After graduating in 1964, she worked as an editorial trainee with The Lady magazine. Continuing with her passion for writing, in 1965, she was appointed Executive Editor for a weekly monograph called The Masters. Following this, she conceived, edited and produced another weekly magazine, Discovering Antiques, for which she formed her own production company, Harriet Bridgeman Ltd. The many books written and edited by her include The Encyclopaedia of Victoriana and The British Eccentric, both co-authored with Elizabeth Drury.

==Family==
In 1966, she married Robin Bridgeman, the son of Brigadier Geoffrey Bridgeman and his wife Mary Meriel Gertrude (née Talbot), producing a family of four sons. In 1983, her husband succeeded his uncle Robert Bridgeman, 2nd Viscount Bridgeman, in the Bridgeman viscountcy, and became a member of the House of Lords. After her husband's death in April 2026, the viscountcy is held by their eldest surviving son Luke.

==Bridgeman Library==
During her time as an editor and author, Bridgeman discovered the need for easier access to illustrations of works of art. There was no central and convenient way to obtain colour transparencies or black-and-white prints other than by going from museum to museum. The concept of the Bridgeman Art Library emerged in 1972 and developed to allow users to access thousands of images at the same time providing extra income for the museums, collections, artists and institutions which it represents.
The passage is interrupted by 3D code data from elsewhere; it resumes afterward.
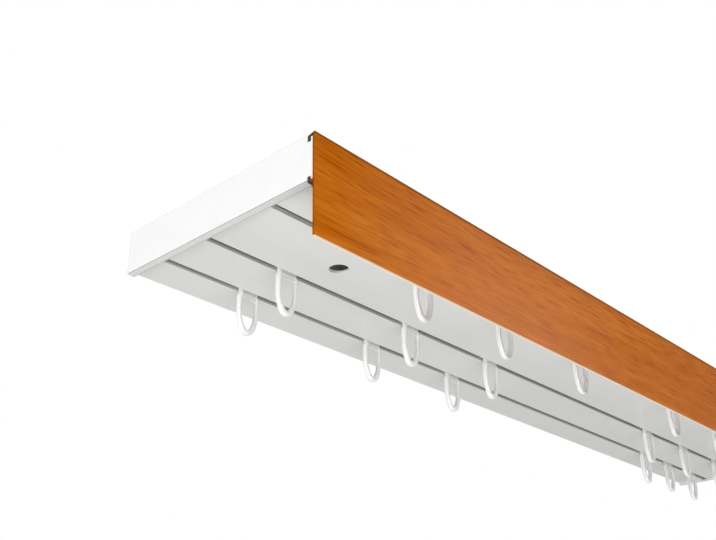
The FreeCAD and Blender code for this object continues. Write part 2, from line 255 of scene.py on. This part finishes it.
def seen_directly(nodes, links):
    """1 for what the camera sees, also in a mirror or through glass, and 0 for other light."""
    path = add(nodes, "ShaderNodeLightPath")
    rays = [path.outputs[ray] for ray in ("Is Camera Ray", "Is Glossy Ray", "Is Transmission Ray")]
    return chain(nodes, links, "MAXIMUM", *rays)


def bump(nodes, links, shader, height, distance, strength):
    node = add(nodes, "ShaderNodeBump", Strength=strength, Distance=distance)
    links.new(height, node.inputs["Height"])
    links.new(node.outputs["Normal"], shader.inputs["Normal"])


# Materials


def in_channel(nodes, links, axes):
    """Mask of the channels' painted shade: 0 outside the channels above the slots, and 1 in them,
    with a slope inside the slots.
    """
    depth = fade(nodes, links, axes["Z"], UNDERSIDE + FACE_NEAR, CHANNEL_SHADE_FULL)
    distances = []
    for place in SLOT_PLACES:
        offset = math_node(nodes, links, "SUBTRACT", axes["Y"], place)
        distances.append(math_node(nodes, links, "ABSOLUTE", offset))
    nearest = chain(nodes, links, "MINIMUM", *distances)
    within = math_node(nodes, links, "LESS_THAN", nearest, CHANNEL_SHADE_HALF_WIDTH)
    under_roof = math_node(nodes, links, "LESS_THAN", axes["Z"], CHANNEL_SHADE_TOP)
    return chain(nodes, links, "MULTIPLY", depth, within, under_roof)


def extruded_plastic():
    """Glossy white plastic with the faint lines that the extrusion die leaves along it."""
    dim = (0.765, 0.775, 0.74)
    light = (0.795, 0.80, 0.77)
    # Painted light on the underside towards the fascia
    painted_light_tone = (0.93, 0.935, 0.905)
    # Painted shade in the channels, less of it in the front one
    channel_painted_shade = (0.41, 0.415, 0.39)
    front_channel_painted_shade = (0.76, 0.765, 0.735)
    die_line = (0.98, 0.98, 0.98)
    plain = (1, 1, 1)

    material, nodes, links, shader = new_material("extruded_white_plastic")
    drawn_out = object_place(nodes, links, (2.0, 150.0, 150.0))
    die_lines = noise(nodes, links, drawn_out, 4.0, detail=4.0)
    cloud = noise(nodes, links, object_place(nodes, links), 14.0, detail=2.0)
    tone = ramp(nodes, links, cloud, (0.3, dim), (0.7, light))
    lined = ramp(nodes, links, die_lines, (0.35, die_line), (0.65, plain))
    colour = mix(nodes, links, 1.0, tone, lined, "MULTIPLY")

    # Painted light: the underside is painted a little paler towards the fascia, to make up for the
    # fascia's shade
    axes = position(nodes, links)
    towards_fascia = fade(nodes, links, axes["Y"], PAINTED_LIGHT_FROM, PAINTED_LIGHT_TO)
    below = math_node(nodes, links, "LESS_THAN", axes["Z"], UNDERSIDE + FACE_NEAR)
    painted_light_amount = math_node(nodes, links, "MULTIPLY", towards_fascia, below)
    colour = mix(nodes, links, painted_light_amount, colour, painted_light_tone)

    # Painted shade: the channels above the slots are painted grey inside, the front one less so,
    # to make up for the fascia's shade there
    behind_front_slot = (SLOT_PLACES[0] + SLOT_PLACES[1]) / 2
    front = math_node(nodes, links, "LESS_THAN", axes["Y"], behind_front_slot)
    painted_shade_grey = mix(nodes, links, front, channel_painted_shade, front_channel_painted_shade)
    colour = mix(nodes, links, in_channel(nodes, links, axes), colour, painted_shade_grey)
    links.new(colour, shader.inputs["Base Color"])

    roughness = map_range(nodes, links, die_lines, 0.3, 0.7, 0.13, 0.19)
    links.new(roughness, shader.inputs["Roughness"])
    shader.inputs["Specular IOR Level"].default_value = 0.18
    bump(nodes, links, shader, die_lines, distance=0.02 * MM, strength=0.4)
    return material


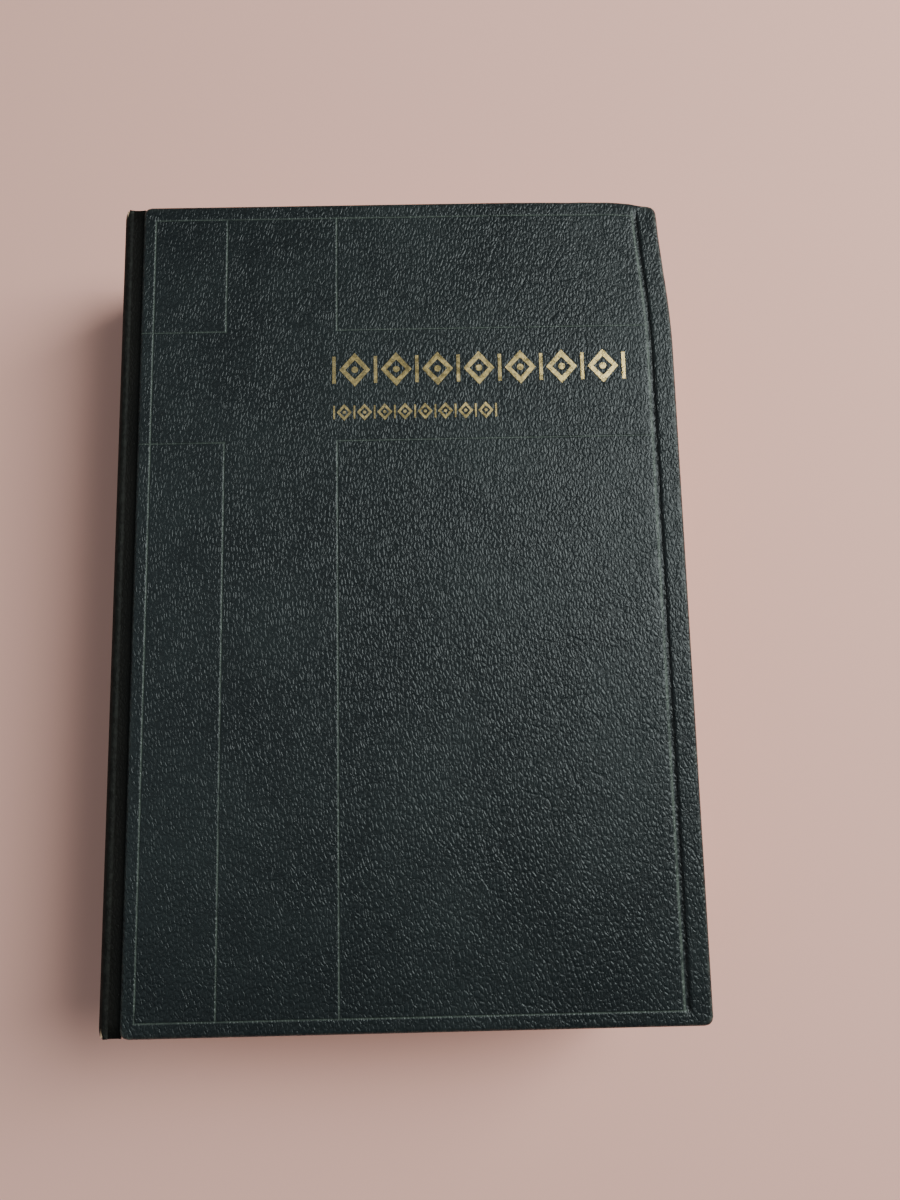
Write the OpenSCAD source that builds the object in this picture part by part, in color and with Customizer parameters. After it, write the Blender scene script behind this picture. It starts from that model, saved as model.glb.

The library now has offices in Germany, France, Italy, England, and the United States, and Lady Bridgeman continues to travel internationally in order to support the development of collections and the access to arts generally.

In addition to running the Library, Bridgeman was a founder member of BAPLA British Association of Picture Libraries and Agencies and has chaired their executive committee with special responsibility for copyright. She compiled their first publication on the standardisation of terms in use in the picture industry. She also represents The Artists' Collecting Society CIC on the British Copyright Council (BCC), was a Trustee of the British Sporting Art Trust and the Imperial College Healthcare Charity, and is a member of the Intellectual Property Advisory Committee (IPAC) and a Director of the International Catalogue Raisonné Association] (ICRA). She also sits on the council of the Artists' General Benevolence Institution] and is a patron of Prisoners Abroad.

==Awards==

CBE ribbon

In 1997, Bridgeman was awarded the European Women of Achievement Award in the Arts. The award was given in recognition of the Bridgeman Art Library's promotion of European culture and the European scope of its clients, collections and research. In 2005, she was voted the International Business Woman of the Year by the judges of the International Business Awards. She has been given funding for three research projects within the arts by the European Union. In 2006, she founded a Community Interest Company, the Artists' Collecting Society to collect Artists' Resale Right (Droit de Suite) on behalf of UK and EEA artists which includes, amongst its many members, Frank Auerbach and Flora Yukhnovich and the estates of Lucian Freud, Barbara Hepworth, and Paula Rego.

Lady Bridgeman was appointed Commander of the Order of the British Empire (CBE) in the 2014 New Year Honours for her "services to art".